The point was also to forget meaning. To stop looking and start living. The meaning was to hold the hand of someone you cared about and to live inside the present. Past and future were myths. The past was just the present that had died and the future would never exist anyway, because by the time we got to it the future would have turned into the present. The present was all there was.”
― Matt Haig, The Humans

This then is me beyond Renaissance. It is me stripped utterly naked, taking the mask off and climbing back into my dungarees. It is me saying I understand myself better now and suddenly do not know myself at all and I am popping on a pair of the reading glasses I leave on every surface in the house to squint at who I am when I let myself be the gentlest, kindest, wildest version of myself. Who I am when I look at someone else’s journey along a canal and find within it, inspiration, encouragement, fire. Who I am when I step back from something I want, and let the story write itself. Trusting that it will be ok. That it will be ok, it will be ok, it will be ok…

What else am I trying to say? I am saying don’t be scared to ask for what you need, even if you risk everything you have come to hold most precious. If it matters it will matter regardless. Say the kind of words you have to even if they prove to be destructive. Ask to be loved in all your ruined places.

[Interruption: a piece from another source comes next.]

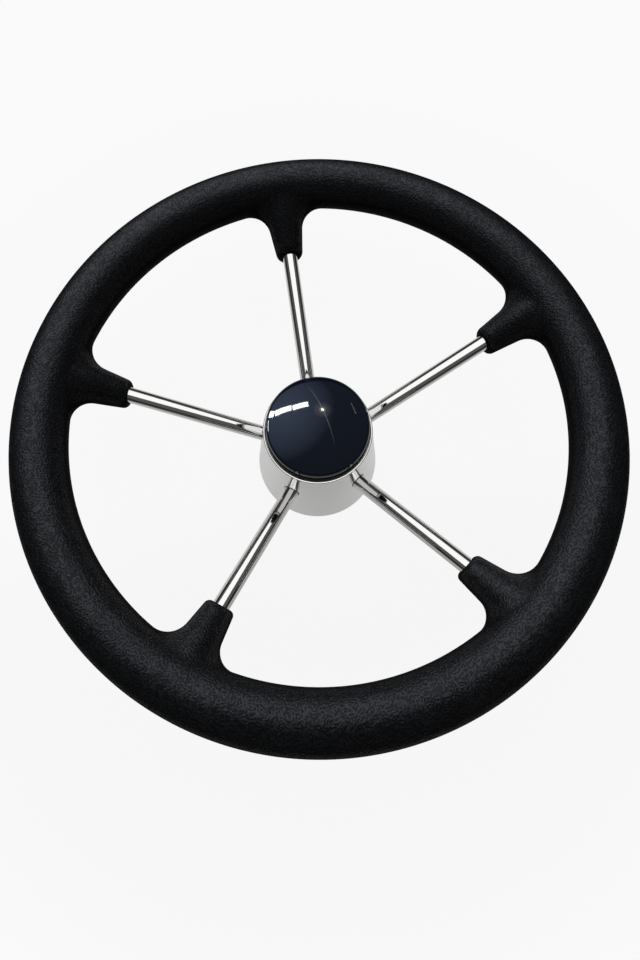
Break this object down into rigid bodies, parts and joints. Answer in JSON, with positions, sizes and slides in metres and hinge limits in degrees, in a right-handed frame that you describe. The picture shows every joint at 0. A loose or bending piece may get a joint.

Listen to songs that speak of a mind you are trying to understand: “And it’s true that I’m probably not worth the battery life. Why do you still stick around or let me stay the night? I couldn’t figure it out if you wrote it all down: Please write it all down.” I am saying take out your old photographs and find the real you. Keep giggling at wildly inappropriate memories. Watch Scooby-Doo if it is the only thing that makes sense to you. Forget looking for meaning and accept that sometimes only time can truly heal what hurts the most. (It will not be forced. Don’t try). Eat or don’t eat today. Find your people, find your person. Try as hard as you can to experience silence as room to breathe. Don’t expect what simply cannot be right now. Extend grace. Listen to your body. Dream really silly, big, wild crazy dreams and let them guide you towards who you most want to be. Even when you are terrified. Don’t regret what has taught you so much. Fall asleep holding a sweater and find yourself ridiculous. Watch the rain bang down your windows. Go lightly and force nothing at all.

“Two mirrors, opposite and facing each other at perfectly parallel angles, viewing themselves through the other, the view as deep as infinity... Love was a way to live forever in a single moment, and it was also a way to see yourself as you had never actually seen yourself, and made you realise – having done so – that this view was a more meaningful one than any of your previous self-perceptions and self-deceptions.”
― Matt Haig, The Humans

I am saying that sometimes we find in someone else what we need to discover in ourselves. That it is intrinsically scary to happen across someone who will not let you be the self you have been selling for too long, because too many of the illusions we labour under are simply wrong and most people are far too polite to speak the truth and will instead, stand back and leave you to it. I am saying allow yourself to be undone by that truth, allow those who love you to do as Harry Thompson says “to expose or highlight a part of you that has been shaded until that point, and let them bring something to the surface that needs to be addressed, repaired or gotten rid of. ” Don’t run. Don’t compare. Don’t choose the easy option because “to winnow out the most logical or convenient options is to miss the point of love and romance entirely.” Just exist in what it is to be seen until it feels comfortable and along the way eat Beefy Monster Munch, wander along the canal, be proud of the changing shape of your body because it speaks of the changing shape of your mind, take nothing for granted and take it all in just one day at a time. Until it becomes what it will be or slips away completely because it was never yours to keep.

Do it all. Find a muse like Emma. Let her show up in unexpected places. Stop forcing yourself into spaces in which you do not fit like a glove. Let yourself be a little doo-lally if only for a day or two and when it is time to let go, if you have to, be dignified and kind. Above all else, keep on keeping on. Keep clearing out the dusty cupboards in your mind, so that there is room enough to live as wildly and as honestly as you can in your tomorrows. Make room for possibility, narrowboats and hope for the girl in the dungarees. Forgive yourself for being human. Trust that it will be ok. That what is for you won’t pass you. And finally, please know that that you matter. (Because of course you do – you matter, truly, madly, deeply).